Avec l’arrivée de la nouvelle économie, la communauté des utilisateurs crée de la valeur. Véritable « vivier » en termes de ressources externalisées, un modèle en est ressorti au niveau urbain, celui des « systèmes urbains cognitifs ». Recouvrant plusieurs formes (quartiers de la création, de l’innovation, cyberdistricts…), il vise à attirer les talents, tout en jouant un rôle actif dans la production d’innovations. A Barcelone, on citera par exemple, le projet de régénération urbaine de district 22@Barcelona. Appartenant à une première typologie d’espaces, ce modèle tente d’optimiser la ville par les technologies et repose sur un « modèle d’innovation diffusionniste ». Cependant trop techno-centrée, cette catégorie d’espace a rencontré certaines critiques de la part de chercheurs (tel que les thèses de Richard Florida, géographe et professeur en urban studies nord-américain et co-fondateur de CityLab portant sur la « classe créative » venant ainsi renforcer l’apparition de « villages urbains ») car provoquant des externalités sociales négatives comme le phénomène de gentrification. En parallèle s'est également développé une nouvelle forme d'innovation urbaine de l’espace, celle des tiers-lieux. Moins diffusionniste et surtout interactionniste : les tiers lieux permettent une prise de conscience de l’importance de l'innovation sociale. On parle ainsi de pôle d’innovation interactionniste.
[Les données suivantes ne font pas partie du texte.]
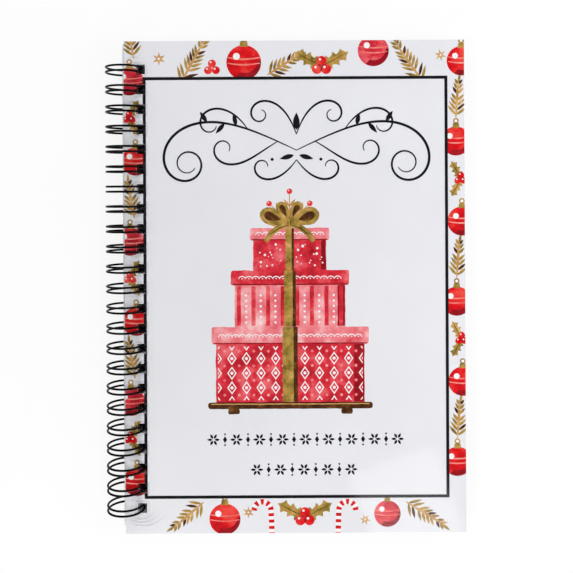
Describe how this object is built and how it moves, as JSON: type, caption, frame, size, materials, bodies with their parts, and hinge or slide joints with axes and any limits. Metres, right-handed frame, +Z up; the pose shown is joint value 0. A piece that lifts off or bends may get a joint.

Pour une entreprise, s’inspirer de ce modèle, c’est  ainsi pouvoir dépasser l’approche exclusive technologique de la dimension créative et éviter l’écueil  du laboratoire-vitrine. C’est aussi proposer des prestations de services, et investir l'espace public des villes.

Alors, extension du domaine du « bureau » ?

Il s’agit en effet pour l’entreprise de demain de non seulement intégrer des systèmes de management capables d'attirer le capital humain - comme le télétravail -  mais aussi de s'affirmer davantage comme une plateforme de mise en réseau avec une politique de gestion temporaire des espaces vacants et d’appels à projets ouverts. Les espaces satellites des entreprises doivent aussi pouvoir permettre d’expérimenter un nouveau « droit à l'infrastructure de la ville ».

C’est se rapprocher de la logique des « communs urbains » et d’une socialisation des innovations. Pour les acteurs de la ville et de l’immobilier, c’est par exemple se tourner vers la technologie de la blockchain de l'énergie. Récemment initiée dans le quartier de Lyon Confluence, ce service permet une gestion indépendante et collaborative de la consommation d’énergie.

Pas de ville intelligente sans smart office

"Le challenge est en effet de penser les espaces comme des « hubs tertiaires »", précise Bernard Michel, et donc tournés sur la ville. Il s’agit d’intégrer l’usager au « système urbain » et donc de faciliter son parcours de citadin pris dans un environnement de plus de en plus complexe (circulation, densification, numérisation...).

" Les bureaux deviennent des outils stratégiques pour organiser son parcours de vie "

Bernard Michel

Car modernes et centrés sur l’expérience utilisateur, le bureau investit l’espace public des villes. Ce sont par exemple les services de gestion partagée de places de parkings (comme le partenariat Gecina / Indigo), de coworking (comme le partenariat Gecina / Paris&Co), d’accès à la culture comme avec la récente signature de la charte « Un immeuble, Une œuvre ».

Pour des projets comme SKY 56 porté par la Métropole de Lyon, Gecina développe ainsi un espace de 3000 m2 consacré aux services. Sur les 30 700 m2 de surface ce sont également des crèches, aménagements de rooftop et activités commerciales et culturelles à imaginer. Il faut en effet anticiper le rôle central qu’aura de plus en plus le secteur immobilier – et notamment tertiaire - dans la gestion de la ville intelligente.

" Il est difficile d’imaginer aujourd’hui la smart city sans le smart building "

Bernard Michel

Rappelons que l’immobilier, c’est 43% des consommations d’énergie. Ainsi en travaillant sur la performance des bâtiments, la santé et le bien-être des salariés, l’immobilier de bureau accompagne la stratégie de développement durable et connectée de la ville. La mission du secteur tertiaire devient donc plus large et inclusive. Il s’agit d’embarquer les utilisateurs dans des démarches de gestion responsable. Le label Well, qui place l'humain au centre du projet immobilier, est une démarche intéressante pour valoriser cette dimension. C’est en effet réussir le pari d’une smart city fonctionnelle et humaine, où optimisation des coûts de gestion, interopérabilité des solutions technologies et services aux usagers et collaboration entre les acteurs sont rendus possibles.